One practical implication of El Paso’s bilingual culture: many residents have strong social and family networks that extend across the border into Ciudad Juárez. Rental demand in El Paso is sometimes driven by Mexican nationals or dual citizens who live primarily in Juárez but rent in El Paso for proximity to work, school, or healthcare. These tenants can be excellent — consistent payers with strong family support networks — but income verification requires looking beyond U.S. pay stubs. Bank statement analysis for the prior 12 months is more reliable than single pay stubs for cross-border workers whose income structure does not fit the standard W-2 mold.
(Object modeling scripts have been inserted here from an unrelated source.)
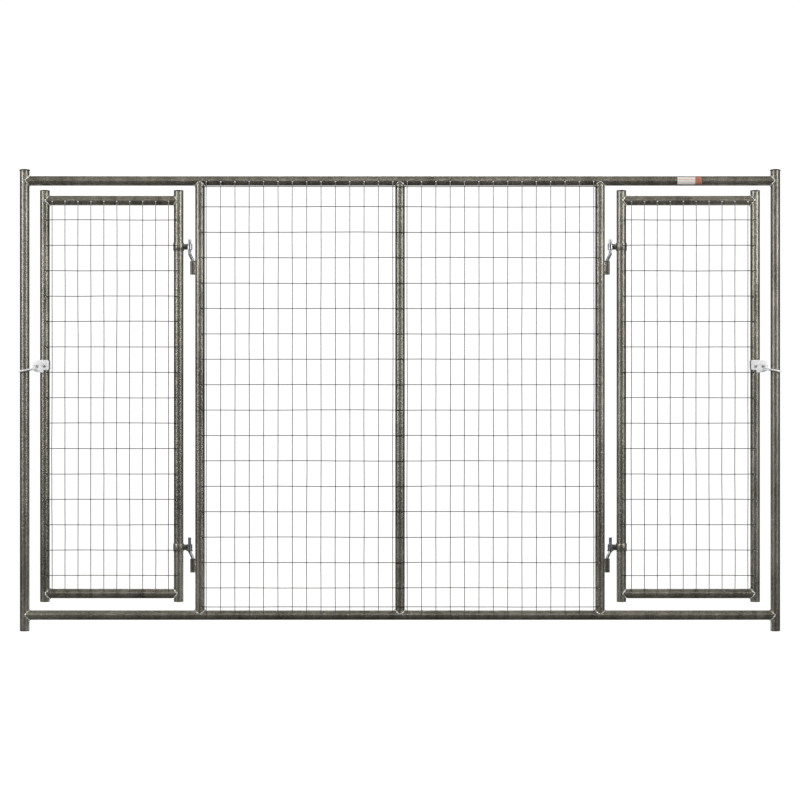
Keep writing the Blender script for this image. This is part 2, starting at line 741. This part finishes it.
def dome_profile(brim_r, brim, dome, plug_r, plug_depth):
    """From the plug's bottom centre round its brim to the top of the dome."""
    soft = min(0.8 * MM, brim / 3)
    profile = [(0, -plug_depth), (plug_r - soft, -plug_depth), (plug_r, soft - plug_depth), (plug_r, 0)]
    profile += [(brim_r - soft, 0), (brim_r, soft), (brim_r, brim - soft)]
    for i in range(1, 11):
        share = i / 10
        radius = (brim_r - soft * 0.4) * math.cos(share * math.pi / 2)
        profile.append((radius, brim - soft * 0.3 + (dome + soft * 0.3) * math.sin(share * math.pi / 2)))
    return profile


def cap(name, body, node, x, plug_depth):
    """A cap over the tube at x. The node may hold more than one, so its height gives the brim and dome."""
    low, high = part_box(node)
    brim_r = extent(node).y / 2
    seat = low[2] + plug_depth
    rise = high[2] - seat
    builder = bmesh.new()
    profile = dome_profile(brim_r, rise * 0.45, rise * 0.55, TUBE_R - WALL - 0.2 * MM, plug_depth)
    turned(builder, profile, Vector((x, 0, seat)), Z)
    return finish_piece(name, builder, body, BLACK_PLASTIC, [node])


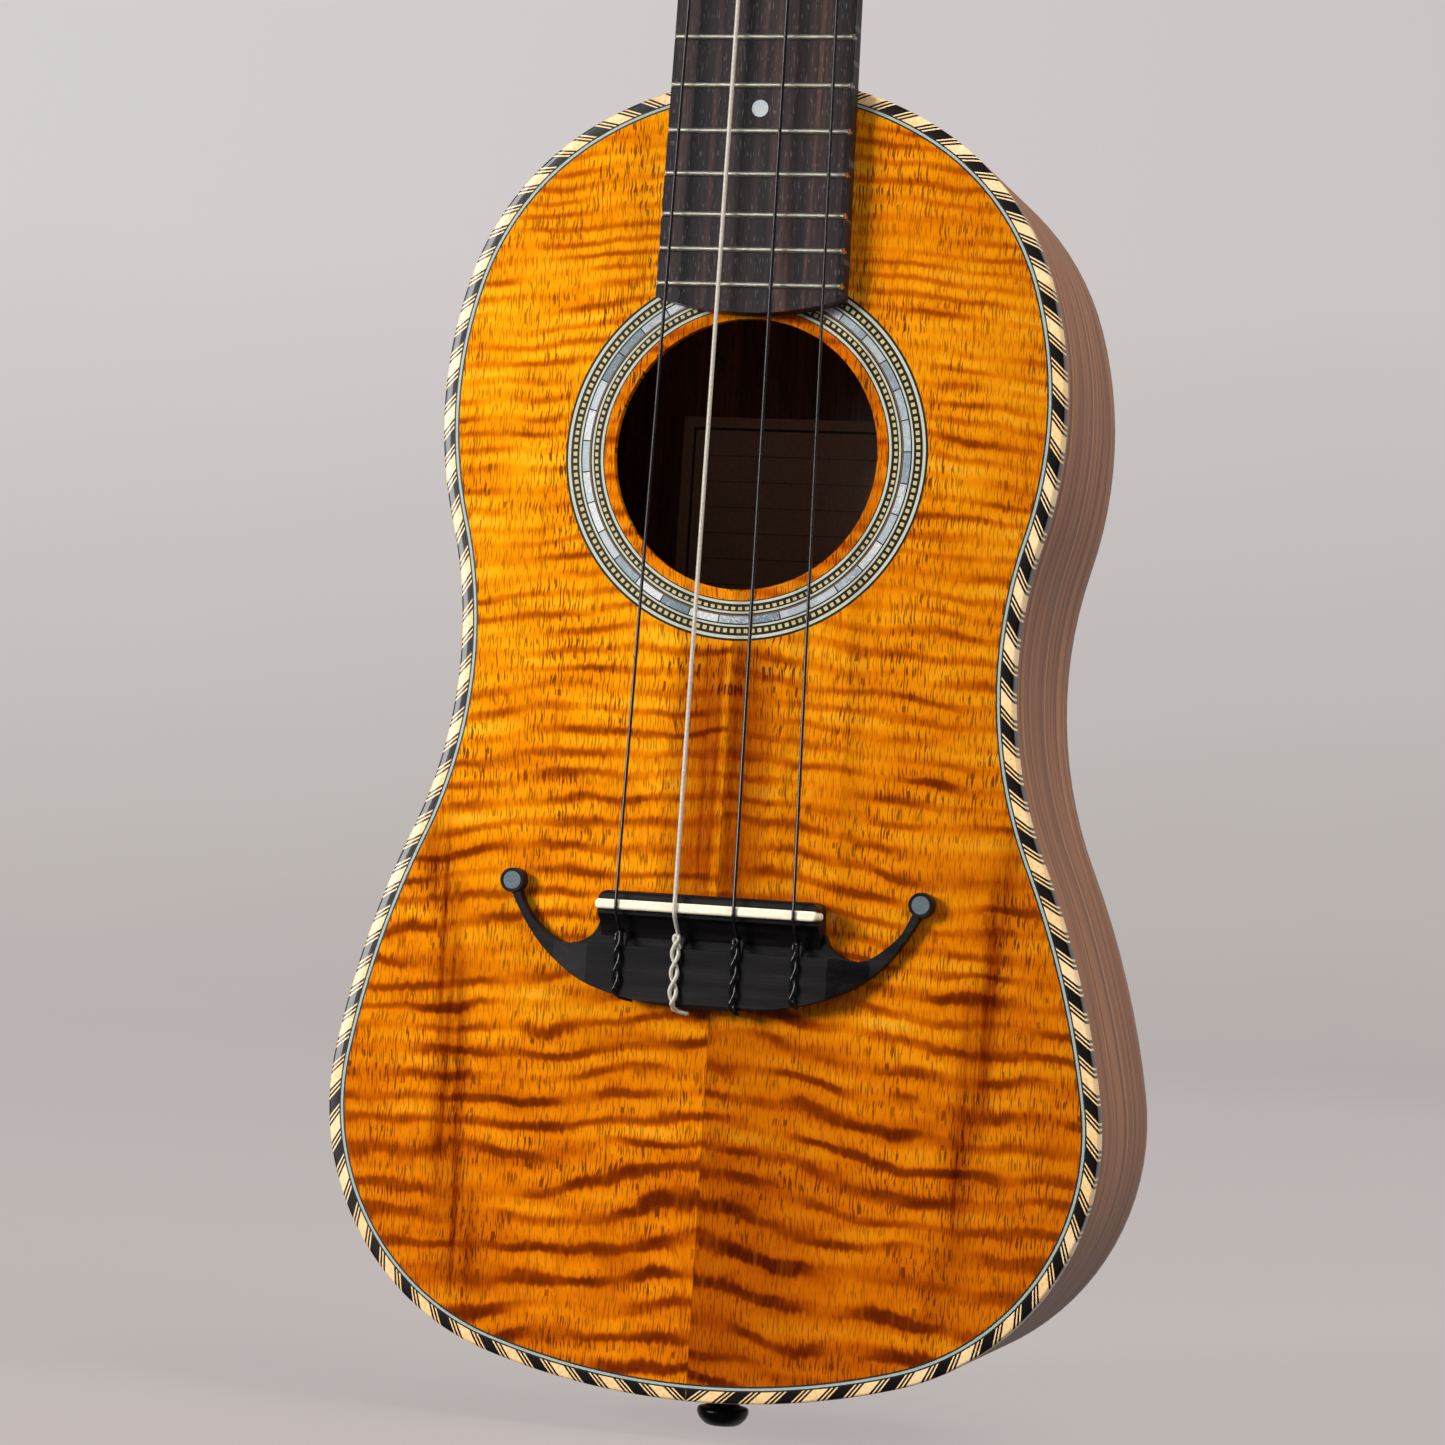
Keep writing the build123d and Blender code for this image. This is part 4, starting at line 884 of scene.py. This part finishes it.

Security Deposits and Operating Discipline
Texas imposes no cap on security deposit amounts, and at El Paso’s rent levels of $890–$1,100 for a one-bedroom, a standard one-month deposit is typical. The deposit must be returned with written itemized accounting within 30 days of the tenant surrendering possession. This is not 30 days from the end of the lease term — it is 30 days from when the keys come back. At El Paso’s rents, the triple-damages penalty for bad-faith withholding — $100 plus three times the wrongfully withheld amount — represents a meaningful liability on every security deposit you hold. Document every charge with photos and receipts. The distinction between normal wear and tear (not chargeable) and actual damage (chargeable) is where most deposit disputes begin.
This page is provided for general informational purposes only and does not constitute legal advice. Texas landlord-tenant law changed significantly on January 1, 2026. El Paso County JP precinct boundaries have been redrawn — verify your precinct at epcounty.com before filing any eviction. Military tenants are protected by both Texas Property Code § 92.017 and the federal Servicemembers Civil Relief Act. Consult a licensed Texas attorney for specific guidance. Last updated: March 2026.